### Task details:
Copy out each line below exactly as it appears.

### Dataset extract:
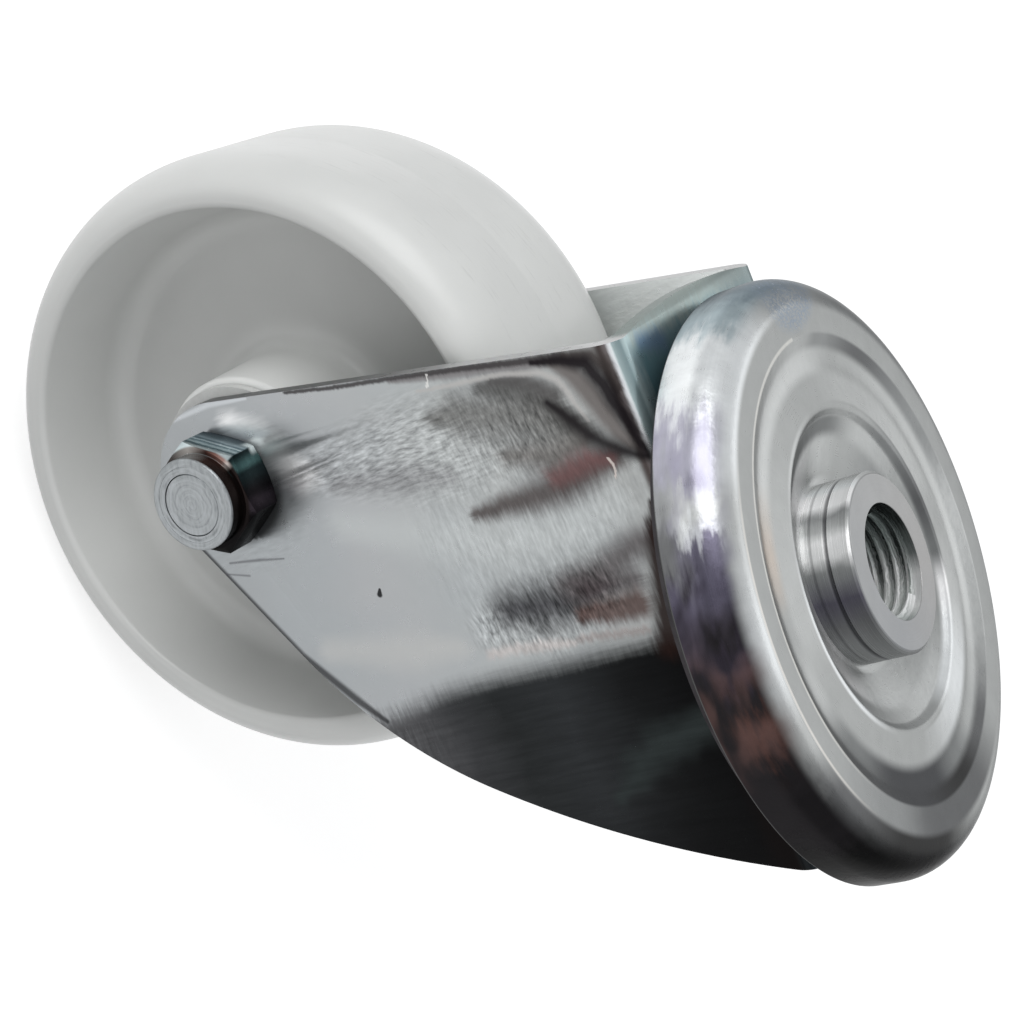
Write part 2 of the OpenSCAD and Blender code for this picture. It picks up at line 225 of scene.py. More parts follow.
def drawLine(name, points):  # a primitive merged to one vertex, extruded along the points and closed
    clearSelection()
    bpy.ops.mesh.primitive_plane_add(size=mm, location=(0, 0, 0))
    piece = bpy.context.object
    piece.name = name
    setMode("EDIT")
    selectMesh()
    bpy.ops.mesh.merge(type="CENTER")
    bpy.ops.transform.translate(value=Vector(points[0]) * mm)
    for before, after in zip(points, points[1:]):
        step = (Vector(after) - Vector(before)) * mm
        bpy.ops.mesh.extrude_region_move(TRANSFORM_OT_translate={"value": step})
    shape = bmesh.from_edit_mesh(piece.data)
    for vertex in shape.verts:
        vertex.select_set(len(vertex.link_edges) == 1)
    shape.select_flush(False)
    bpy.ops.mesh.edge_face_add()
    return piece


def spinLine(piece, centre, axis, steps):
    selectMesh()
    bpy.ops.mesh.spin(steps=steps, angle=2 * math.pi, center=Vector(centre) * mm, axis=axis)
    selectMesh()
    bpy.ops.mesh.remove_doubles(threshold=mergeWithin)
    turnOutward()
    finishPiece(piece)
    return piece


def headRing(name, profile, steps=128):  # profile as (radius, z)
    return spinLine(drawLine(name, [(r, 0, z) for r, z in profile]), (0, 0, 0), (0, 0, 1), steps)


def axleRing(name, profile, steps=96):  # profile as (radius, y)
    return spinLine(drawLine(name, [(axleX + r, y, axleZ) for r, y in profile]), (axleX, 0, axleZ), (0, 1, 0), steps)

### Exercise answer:
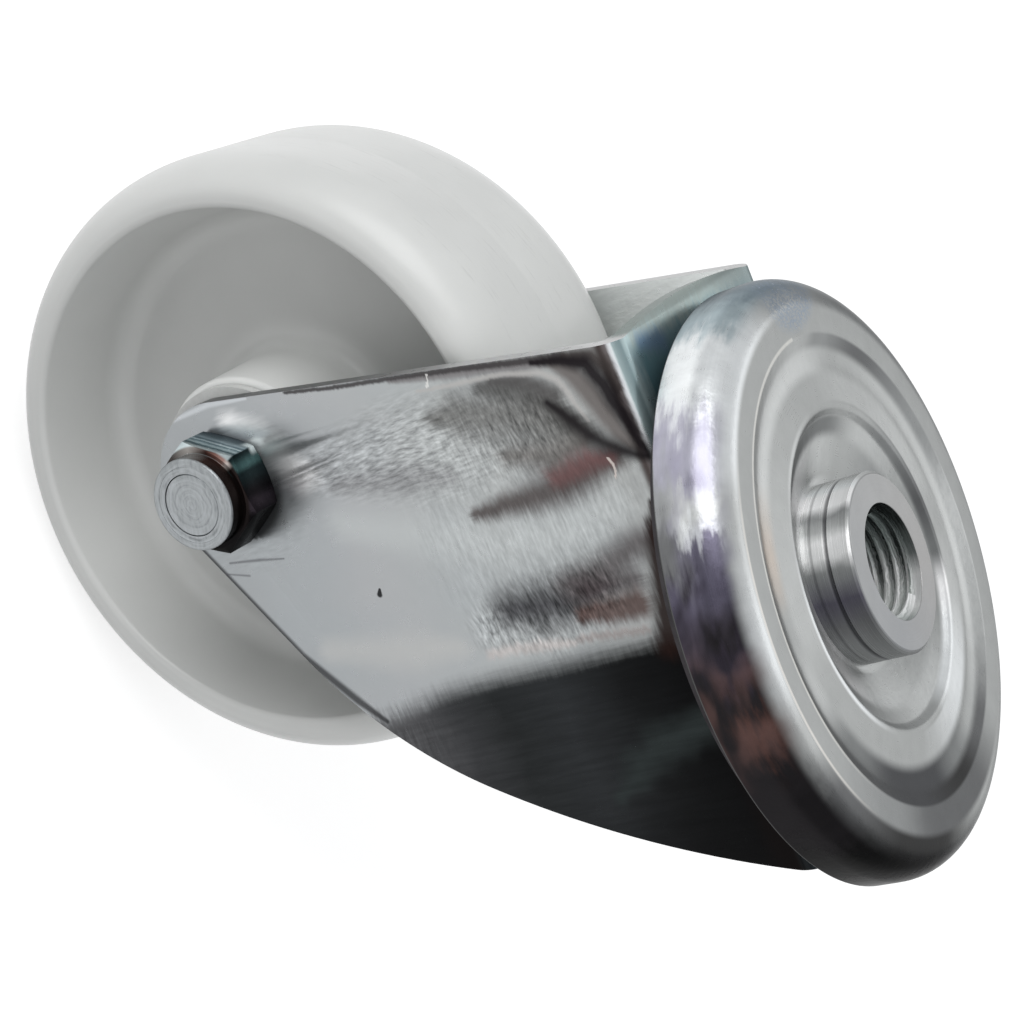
Write part 2 of the OpenSCAD and Blender code for this picture. It picks up at line 225 of scene.py. More parts follow.
def drawLine(name, points):  # a primitive merged to one vertex, extruded along the points and closed
    clearSelection()
    bpy.ops.mesh.primitive_plane_add(size=mm, location=(0, 0, 0))
    piece = bpy.context.object
    piece.name = name
    setMode("EDIT")
    selectMesh()
    bpy.ops.mesh.merge(type="CENTER")
    bpy.ops.transform.translate(value=Vector(points[0]) * mm)
    for before, after in zip(points, points[1:]):
        step = (Vector(after) - Vector(before)) * mm
        bpy.ops.mesh.extrude_region_move(TRANSFORM_OT_translate={"value": step})
    shape = bmesh.from_edit_mesh(piece.data)
    for vertex in shape.verts:
        vertex.select_set(len(vertex.link_edges) == 1)
    shape.select_flush(False)
    bpy.ops.mesh.edge_face_add()
    return piece


def spinLine(piece, centre, axis, steps):
    selectMesh()
    bpy.ops.mesh.spin(steps=steps, angle=2 * math.pi, center=Vector(centre) * mm, axis=axis)
    selectMesh()
    bpy.ops.mesh.remove_doubles(threshold=mergeWithin)
    turnOutward()
    finishPiece(piece)
    return piece


def headRing(name, profile, steps=128):  # profile as (radius, z)
    return spinLine(drawLine(name, [(r, 0, z) for r, z in profile]), (0, 0, 0), (0, 0, 1), steps)


def axleRing(name, profile, steps=96):  # profile as (radius, y)
    return spinLine(drawLine(name, [(axleX + r, y, axleZ) for r, y in profile]), (axleX, 0, axleZ), (0, 1, 0), steps)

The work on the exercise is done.